• WRITTEN PROBLEM
Write out the listing below again, precisely as it is given.

• GIVEN INFORMATION
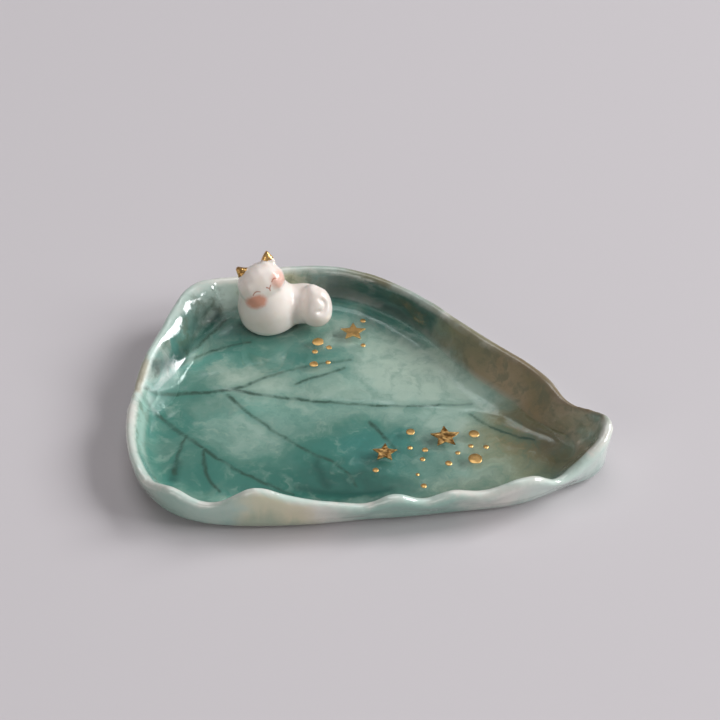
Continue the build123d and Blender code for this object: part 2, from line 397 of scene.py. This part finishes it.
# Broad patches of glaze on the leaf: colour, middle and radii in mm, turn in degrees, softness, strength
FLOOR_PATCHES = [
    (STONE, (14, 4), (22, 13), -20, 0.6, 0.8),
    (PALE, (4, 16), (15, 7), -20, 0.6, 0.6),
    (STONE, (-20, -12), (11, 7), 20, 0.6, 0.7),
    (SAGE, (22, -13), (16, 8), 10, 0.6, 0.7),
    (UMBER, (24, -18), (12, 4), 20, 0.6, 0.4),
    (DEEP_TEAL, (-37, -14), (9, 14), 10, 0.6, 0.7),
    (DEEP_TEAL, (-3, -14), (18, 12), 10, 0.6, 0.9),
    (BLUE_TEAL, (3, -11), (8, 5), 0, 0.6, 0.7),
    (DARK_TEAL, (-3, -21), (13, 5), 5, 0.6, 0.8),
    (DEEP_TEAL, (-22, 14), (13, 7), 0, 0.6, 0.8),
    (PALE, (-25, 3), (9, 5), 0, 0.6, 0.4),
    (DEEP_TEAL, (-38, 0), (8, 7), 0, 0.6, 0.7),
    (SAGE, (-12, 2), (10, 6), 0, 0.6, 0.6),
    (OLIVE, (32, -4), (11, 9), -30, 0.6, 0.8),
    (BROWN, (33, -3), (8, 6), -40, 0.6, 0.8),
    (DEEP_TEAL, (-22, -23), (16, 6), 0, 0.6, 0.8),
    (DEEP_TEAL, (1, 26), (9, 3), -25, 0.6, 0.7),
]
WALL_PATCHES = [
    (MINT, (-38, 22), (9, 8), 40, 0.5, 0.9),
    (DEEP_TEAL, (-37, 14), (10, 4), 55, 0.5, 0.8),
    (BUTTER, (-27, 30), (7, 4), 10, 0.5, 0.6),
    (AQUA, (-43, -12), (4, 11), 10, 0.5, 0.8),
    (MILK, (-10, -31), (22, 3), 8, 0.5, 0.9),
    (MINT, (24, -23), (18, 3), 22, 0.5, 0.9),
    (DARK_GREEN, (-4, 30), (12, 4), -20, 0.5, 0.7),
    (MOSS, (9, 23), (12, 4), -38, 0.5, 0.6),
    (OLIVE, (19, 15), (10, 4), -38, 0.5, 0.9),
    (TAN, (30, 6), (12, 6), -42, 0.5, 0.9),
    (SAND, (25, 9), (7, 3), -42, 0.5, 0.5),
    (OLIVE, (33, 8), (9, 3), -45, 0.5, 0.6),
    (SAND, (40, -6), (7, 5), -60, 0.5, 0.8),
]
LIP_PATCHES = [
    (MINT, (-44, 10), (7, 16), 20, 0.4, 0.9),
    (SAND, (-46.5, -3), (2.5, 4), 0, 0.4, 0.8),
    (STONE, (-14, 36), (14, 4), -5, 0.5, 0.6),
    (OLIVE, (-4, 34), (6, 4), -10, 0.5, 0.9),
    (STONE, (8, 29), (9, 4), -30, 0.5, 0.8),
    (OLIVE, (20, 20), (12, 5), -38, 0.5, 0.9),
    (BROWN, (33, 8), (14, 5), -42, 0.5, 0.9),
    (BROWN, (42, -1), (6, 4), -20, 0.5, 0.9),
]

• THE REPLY
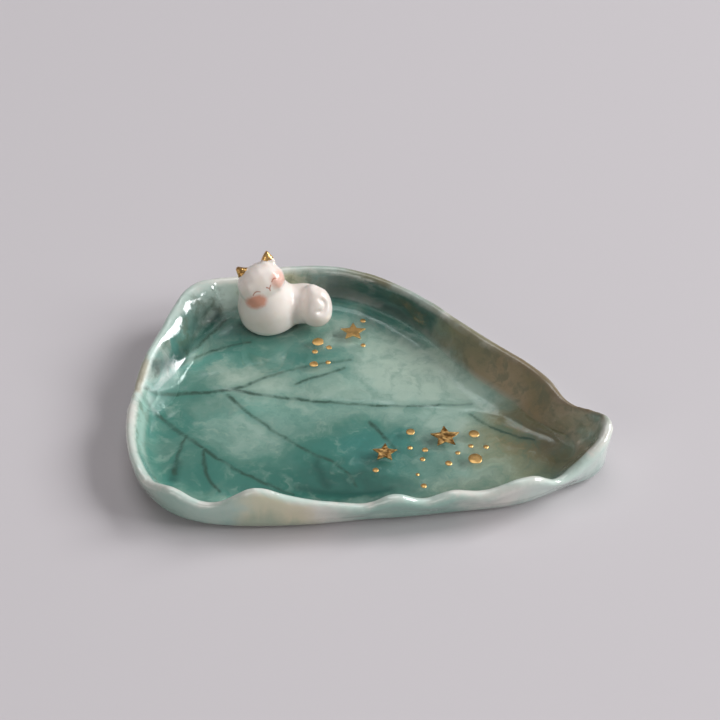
Continue the build123d and Blender code for this object: part 2, from line 397 of scene.py. This part finishes it.
# Broad patches of glaze on the leaf: colour, middle and radii in mm, turn in degrees, softness, strength
FLOOR_PATCHES = [
    (STONE, (14, 4), (22, 13), -20, 0.6, 0.8),
    (PALE, (4, 16), (15, 7), -20, 0.6, 0.6),
    (STONE, (-20, -12), (11, 7), 20, 0.6, 0.7),
    (SAGE, (22, -13), (16, 8), 10, 0.6, 0.7),
    (UMBER, (24, -18), (12, 4), 20, 0.6, 0.4),
    (DEEP_TEAL, (-37, -14), (9, 14), 10, 0.6, 0.7),
    (DEEP_TEAL, (-3, -14), (18, 12), 10, 0.6, 0.9),
    (BLUE_TEAL, (3, -11), (8, 5), 0, 0.6, 0.7),
    (DARK_TEAL, (-3, -21), (13, 5), 5, 0.6, 0.8),
    (DEEP_TEAL, (-22, 14), (13, 7), 0, 0.6, 0.8),
    (PALE, (-25, 3), (9, 5), 0, 0.6, 0.4),
    (DEEP_TEAL, (-38, 0), (8, 7), 0, 0.6, 0.7),
    (SAGE, (-12, 2), (10, 6), 0, 0.6, 0.6),
    (OLIVE, (32, -4), (11, 9), -30, 0.6, 0.8),
    (BROWN, (33, -3), (8, 6), -40, 0.6, 0.8),
    (DEEP_TEAL, (-22, -23), (16, 6), 0, 0.6, 0.8),
    (DEEP_TEAL, (1, 26), (9, 3), -25, 0.6, 0.7),
]
WALL_PATCHES = [
    (MINT, (-38, 22), (9, 8), 40, 0.5, 0.9),
    (DEEP_TEAL, (-37, 14), (10, 4), 55, 0.5, 0.8),
    (BUTTER, (-27, 30), (7, 4), 10, 0.5, 0.6),
    (AQUA, (-43, -12), (4, 11), 10, 0.5, 0.8),
    (MILK, (-10, -31), (22, 3), 8, 0.5, 0.9),
    (MINT, (24, -23), (18, 3), 22, 0.5, 0.9),
    (DARK_GREEN, (-4, 30), (12, 4), -20, 0.5, 0.7),
    (MOSS, (9, 23), (12, 4), -38, 0.5, 0.6),
    (OLIVE, (19, 15), (10, 4), -38, 0.5, 0.9),
    (TAN, (30, 6), (12, 6), -42, 0.5, 0.9),
    (SAND, (25, 9), (7, 3), -42, 0.5, 0.5),
    (OLIVE, (33, 8), (9, 3), -45, 0.5, 0.6),
    (SAND, (40, -6), (7, 5), -60, 0.5, 0.8),
]
LIP_PATCHES = [
    (MINT, (-44, 10), (7, 16), 20, 0.4, 0.9),
    (SAND, (-46.5, -3), (2.5, 4), 0, 0.4, 0.8),
    (STONE, (-14, 36), (14, 4), -5, 0.5, 0.6),
    (OLIVE, (-4, 34), (6, 4), -10, 0.5, 0.9),
    (STONE, (8, 29), (9, 4), -30, 0.5, 0.8),
    (OLIVE, (20, 20), (12, 5), -38, 0.5, 0.9),
    (BROWN, (33, 8), (14, 5), -42, 0.5, 0.9),
    (BROWN, (42, -1), (6, 4), -20, 0.5, 0.9),
]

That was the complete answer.